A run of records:
* * * *

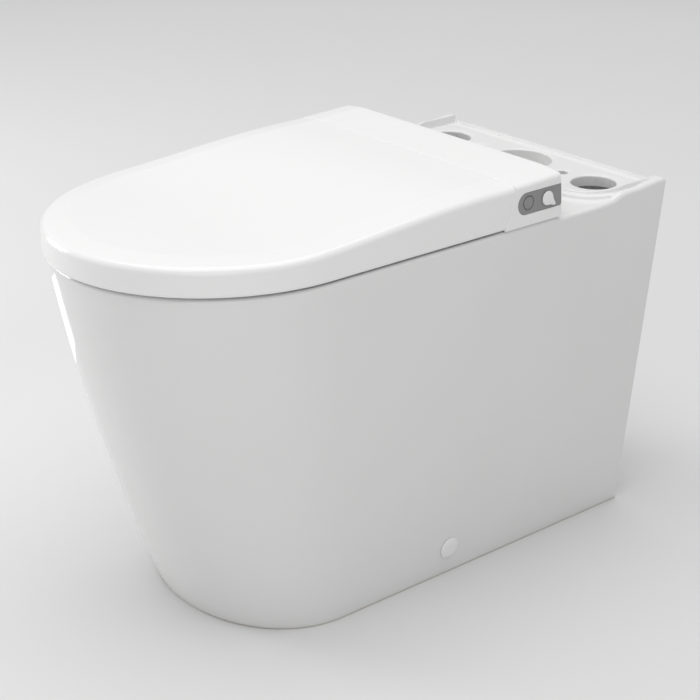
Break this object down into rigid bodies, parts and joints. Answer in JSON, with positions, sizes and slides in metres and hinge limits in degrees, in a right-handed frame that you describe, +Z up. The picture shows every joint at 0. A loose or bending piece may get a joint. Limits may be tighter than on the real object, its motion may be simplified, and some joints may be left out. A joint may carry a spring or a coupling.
{
  "type": "close coupled bidet toilet",
  "caption": "Back-to-wall ceramic toilet pan with an integrated washing seat unit, flat soft-close lid, side controls and a bare rear deck for a cistern.",
  "frame": {"origin": "middle of the bounding box on the floor: on the symmetry plane, half way between the wall plane and the lid's front", "axes": "+Z up, +Y towards the wall, -Y towards the user, +X on the side of the control panel"},
  "size_m": [0.3645, 0.703, 0.4802],
  "materials": {
    "glazed_ceramic": "white vitreous glaze, high gloss",
    "white_gloss_plastic": "moulded, high gloss",
    "white_matt_plastic": "moulded, fine satin",
    "soft_rubber": "moulded, matt",
    "steel": "plain",
    "grey_panel": "satin",
    "dark_plastic": "moulded, matt",
    "amber_plastic": "moulded",
    "tank_plastic": "moulded",
    "heater_film": "film",
    "green_board": "laminate",
    "brass": "turned"
  },
  "bodies": {
    "pan": {"pan_skirt": "glazed_ceramic", "pan_rim": "glazed_ceramic", "pan_bowl": "glazed_ceramic", "pan_deck": "glazed_ceramic", "unit_well": "glazed_ceramic", "trapway": "glazed_ceramic", "outlet_spigot": "glazed_ceramic", "flush_channel": "glazed_ceramic", "side_bolts": "steel", "bolt_caps": "white_gloss_plastic", "floor_brackets": "steel", "bracket_nuts": "steel", "floor_screws": "steel", "unit_base": "white_matt_plastic", "unit_cover": "white_gloss_plastic", "unit_pads": "soft_rubber", "unit_bolts": "steel", "unit_bolt_nuts": "white_matt_plastic", "unit_washers": "soft_rubber", "hinge_pins": "steel", "lid_damper": "dark_plastic", "seat_damper": "dark_plastic", "side_panel": "grey_panel", "button_switch": "dark_plastic", "flow_encoder": "dark_plastic", "control_board": "green_board", "arm_cradle": "white_matt_plastic", "arm_motor": "steel", "heater_tank": "tank_plastic", "heater_element": "steel", "water_pump": "dark_plastic", "inlet_valve": "white_matt_plastic", "water_inlet": "brass", "power_gland": "dark_plastic", "fan_housing": "white_matt_plastic", "fan_motor": "steel", "dryer_duct": "white_matt_plastic", "odour_cartridge": "white_matt_plastic"},
    "lid": {"lid": "white_gloss_plastic", "lid_bumpers": "soft_rubber"},
    "seat": {"seat_top": "white_gloss_plastic", "seat_bottom": "white_gloss_plastic", "seat_heater": "heater_film", "seat_bumpers": "soft_rubber"},
    "arm": {"arm_tube": "white_matt_plastic", "arm_tip": "white_matt_plastic", "arm_rack": "steel"},
    "pinion": {"arm_pinion": "amber_plastic"},
    "button": {"push_button": "grey_panel"},
    "knob": {"flow_knob": "white_gloss_plastic"},
    "rotor": {"fan_rotor": "dark_plastic"}
  },
  "joints": [
    {"name": "lid_hinge", "type": "hinge", "parent": "pan", "child": "lid", "pos_m": [0, 0.0845, 0.469], "axis": [-1, 0, 0], "range_deg": [0, 100]},
    {"name": "seat_hinge", "type": "hinge", "parent": "pan", "child": "seat", "pos_m": [0, 0.0845, 0.469], "axis": [-1, 0, 0], "range_deg": [0, 93]},
    {"name": "arm_slide", "type": "slide", "parent": "pan", "child": "arm", "axis": [0, -0.8829, -0.4695], "range_m": [0, 0.1]},
    {"name": "pinion_spin", "type": "hinge", "parent": "pan", "child": "pinion", "pos_m": [0, 0.06194, 0.41265], "axis": [-1, 0, 0], "range_deg": [0, 955]},
    {"name": "button_press", "type": "slide", "parent": "pan", "child": "button", "axis": [-1, 0, 0], "range_m": [0, 0.0012], "stiffness_N_per_m": 900},
    {"name": "knob_turn", "type": "hinge", "parent": "pan", "child": "knob", "pos_m": [0.1812, 0.152, 0.4522], "axis": [1, 0, 0], "range_deg": [-60, 60]},
    {"name": "fan_spin", "type": "hinge", "parent": "pan", "child": "rotor", "pos_m": [-0.076, 0.127, 0.375], "axis": [0, 0, 1], "continuous": true}
  ],
  "couplings": [
    {"joint": "seat_hinge", "follows": "lid_hinge", "ratio": 0.93},
    {"joint": "pinion_spin", "follows": "arm_slide", "rad_per_m": 166.67}
  ]
}
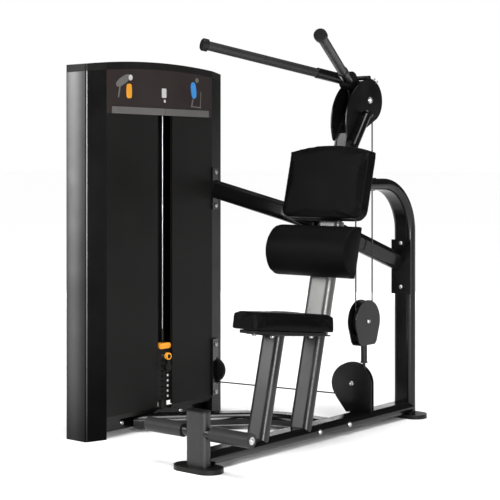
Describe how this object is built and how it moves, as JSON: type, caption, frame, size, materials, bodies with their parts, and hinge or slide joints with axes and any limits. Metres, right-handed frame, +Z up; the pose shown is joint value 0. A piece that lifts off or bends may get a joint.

* * * *

*PROBLEM DETAILS*.
Please restate the records in full, word for word.

*RESULT*.
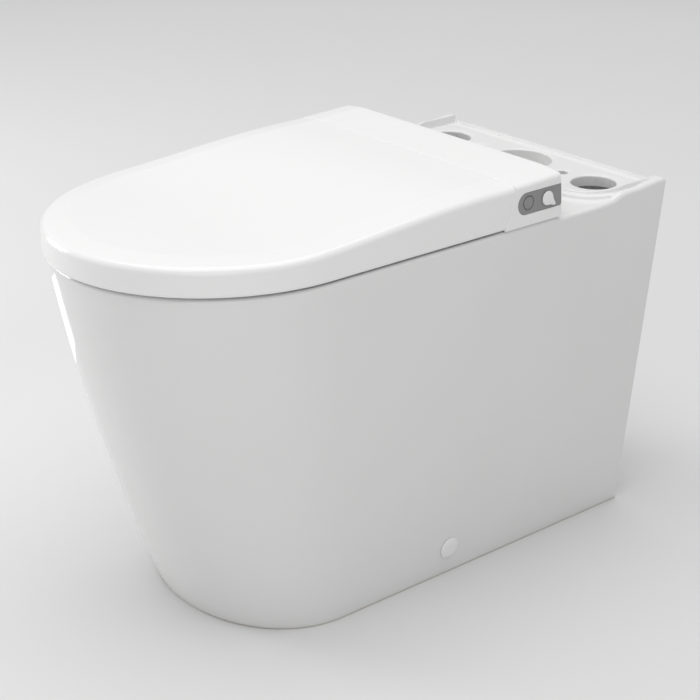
Break this object down into rigid bodies, parts and joints. Answer in JSON, with positions, sizes and slides in metres and hinge limits in degrees, in a right-handed frame that you describe, +Z up. The picture shows every joint at 0. A loose or bending piece may get a joint. Limits may be tighter than on the real object, its motion may be simplified, and some joints may be left out. A joint may carry a spring or a coupling.
{
  "type": "close coupled bidet toilet",
  "caption": "Back-to-wall ceramic toilet pan with an integrated washing seat unit, flat soft-close lid, side controls and a bare rear deck for a cistern.",
  "frame": {"origin": "middle of the bounding box on the floor: on the symmetry plane, half way between the wall plane and the lid's front", "axes": "+Z up, +Y towards the wall, -Y towards the user, +X on the side of the control panel"},
  "size_m": [0.3645, 0.703, 0.4802],
  "materials": {
    "glazed_ceramic": "white vitreous glaze, high gloss",
    "white_gloss_plastic": "moulded, high gloss",
    "white_matt_plastic": "moulded, fine satin",
    "soft_rubber": "moulded, matt",
    "steel": "plain",
    "grey_panel": "satin",
    "dark_plastic": "moulded, matt",
    "amber_plastic": "moulded",
    "tank_plastic": "moulded",
    "heater_film": "film",
    "green_board": "laminate",
    "brass": "turned"
  },
  "bodies": {
    "pan": {"pan_skirt": "glazed_ceramic", "pan_rim": "glazed_ceramic", "pan_bowl": "glazed_ceramic", "pan_deck": "glazed_ceramic", "unit_well": "glazed_ceramic", "trapway": "glazed_ceramic", "outlet_spigot": "glazed_ceramic", "flush_channel": "glazed_ceramic", "side_bolts": "steel", "bolt_caps": "white_gloss_plastic", "floor_brackets": "steel", "bracket_nuts": "steel", "floor_screws": "steel", "unit_base": "white_matt_plastic", "unit_cover": "white_gloss_plastic", "unit_pads": "soft_rubber", "unit_bolts": "steel", "unit_bolt_nuts": "white_matt_plastic", "unit_washers": "soft_rubber", "hinge_pins": "steel", "lid_damper": "dark_plastic", "seat_damper": "dark_plastic", "side_panel": "grey_panel", "button_switch": "dark_plastic", "flow_encoder": "dark_plastic", "control_board": "green_board", "arm_cradle": "white_matt_plastic", "arm_motor": "steel", "heater_tank": "tank_plastic", "heater_element": "steel", "water_pump": "dark_plastic", "inlet_valve": "white_matt_plastic", "water_inlet": "brass", "power_gland": "dark_plastic", "fan_housing": "white_matt_plastic", "fan_motor": "steel", "dryer_duct": "white_matt_plastic", "odour_cartridge": "white_matt_plastic"},
    "lid": {"lid": "white_gloss_plastic", "lid_bumpers": "soft_rubber"},
    "seat": {"seat_top": "white_gloss_plastic", "seat_bottom": "white_gloss_plastic", "seat_heater": "heater_film", "seat_bumpers": "soft_rubber"},
    "arm": {"arm_tube": "white_matt_plastic", "arm_tip": "white_matt_plastic", "arm_rack": "steel"},
    "pinion": {"arm_pinion": "amber_plastic"},
    "button": {"push_button": "grey_panel"},
    "knob": {"flow_knob": "white_gloss_plastic"},
    "rotor": {"fan_rotor": "dark_plastic"}
  },
  "joints": [
    {"name": "lid_hinge", "type": "hinge", "parent": "pan", "child": "lid", "pos_m": [0, 0.0845, 0.469], "axis": [-1, 0, 0], "range_deg": [0, 100]},
    {"name": "seat_hinge", "type": "hinge", "parent": "pan", "child": "seat", "pos_m": [0, 0.0845, 0.469], "axis": [-1, 0, 0], "range_deg": [0, 93]},
    {"name": "arm_slide", "type": "slide", "parent": "pan", "child": "arm", "axis": [0, -0.8829, -0.4695], "range_m": [0, 0.1]},
    {"name": "pinion_spin", "type": "hinge", "parent": "pan", "child": "pinion", "pos_m": [0, 0.06194, 0.41265], "axis": [-1, 0, 0], "range_deg": [0, 955]},
    {"name": "button_press", "type": "slide", "parent": "pan", "child": "button", "axis": [-1, 0, 0], "range_m": [0, 0.0012], "stiffness_N_per_m": 900},
    {"name": "knob_turn", "type": "hinge", "parent": "pan", "child": "knob", "pos_m": [0.1812, 0.152, 0.4522], "axis": [1, 0, 0], "range_deg": [-60, 60]},
    {"name": "fan_spin", "type": "hinge", "parent": "pan", "child": "rotor", "pos_m": [-0.076, 0.127, 0.375], "axis": [0, 0, 1], "continuous": true}
  ],
  "couplings": [
    {"joint": "seat_hinge", "follows": "lid_hinge", "ratio": 0.93},
    {"joint": "pinion_spin", "follows": "arm_slide", "rad_per_m": 166.67}
  ]
}
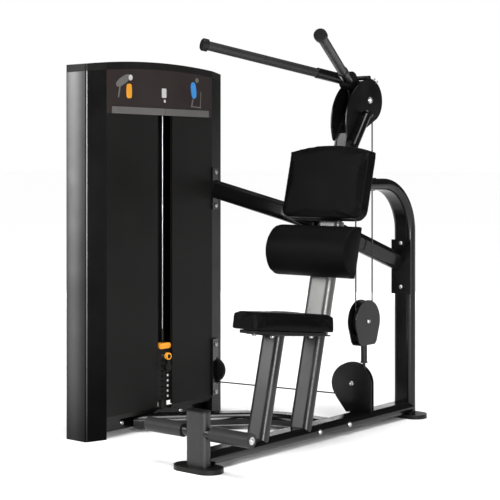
Describe how this object is built and how it moves, as JSON: type, caption, frame, size, materials, bodies with their parts, and hinge or slide joints with axes and any limits. Metres, right-handed frame, +Z up; the pose shown is joint value 0. A piece that lifts off or bends may get a joint.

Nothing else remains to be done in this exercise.